To compare the diagnostic accuracy of three-dimensional neuroretinal rim (3D-NRR) and peripapillary retinal nerve fiber layer (RNFL) thickness for differentiation of myopic glaucoma from myopia.

METHODS

Healthy myopic individuals (n = 193 eyes) and age-matched myopic glaucoma patients (n = 61 eyes) were enrolled. A 200 × 200-optic disc cube scan was performed with Cirrus HD-OCT. The rates of false-positive errors were compared between RNFL and 3D-NRR thickness measurements. The diagnostic accuracies of RNFL and 3D-NRR thickness for myopic glaucoma were compared by calculating the areas under receiver operating characteristic (AUROC) curves and the partial area under the curve (pAUC) for sensitivity ≥90%.

RESULTS

The overall false-positive rate was significantly greater for RNFL thickness (26.9%) than for 3D-NRR thickness (2.1%, P < 0.001). False-positive RNFL-thickness errors were prevalent in the nasal peripapillary region. The 3D-NRR thickness relative to RNFL revealed a greater AUROC from the 12 to 6 o'clock and 9 o'clock sectors. Again, comparing 3D-NRR with RNFL thickness, the pAUC for sensitivity ≥90% was greater in the nasal quadrant, 12, 3, 4, and 5 o'clock sectors.
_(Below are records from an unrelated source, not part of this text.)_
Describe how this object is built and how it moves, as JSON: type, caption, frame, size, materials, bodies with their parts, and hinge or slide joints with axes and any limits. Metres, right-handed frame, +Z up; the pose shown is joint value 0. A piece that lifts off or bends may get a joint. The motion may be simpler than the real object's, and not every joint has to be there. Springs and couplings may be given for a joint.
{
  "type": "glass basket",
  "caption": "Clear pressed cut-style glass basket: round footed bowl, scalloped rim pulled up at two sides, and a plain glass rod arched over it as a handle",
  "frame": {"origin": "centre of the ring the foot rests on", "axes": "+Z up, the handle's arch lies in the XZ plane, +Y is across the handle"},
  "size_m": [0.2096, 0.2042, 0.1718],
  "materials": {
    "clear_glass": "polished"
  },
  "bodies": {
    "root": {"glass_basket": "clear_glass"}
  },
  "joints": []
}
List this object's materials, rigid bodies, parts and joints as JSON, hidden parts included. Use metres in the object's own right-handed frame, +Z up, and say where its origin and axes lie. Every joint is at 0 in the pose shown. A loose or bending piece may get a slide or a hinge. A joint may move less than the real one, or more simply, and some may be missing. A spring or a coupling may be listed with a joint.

Also, the sensitivity and specificity, based on the internal normative database, were greater for 3D-NRR than for RNFL thickness.

CONCLUSIONS

3D-NRR thickness measurement reduced the false-positive rate for glaucoma diagnosis and demonstrated better accuracy for glaucoma detection in myopic eyes. Measurement of 3D-NRR can be complementary to RNFL thickness measurement for differentiation of myopic glaucoma from myopia.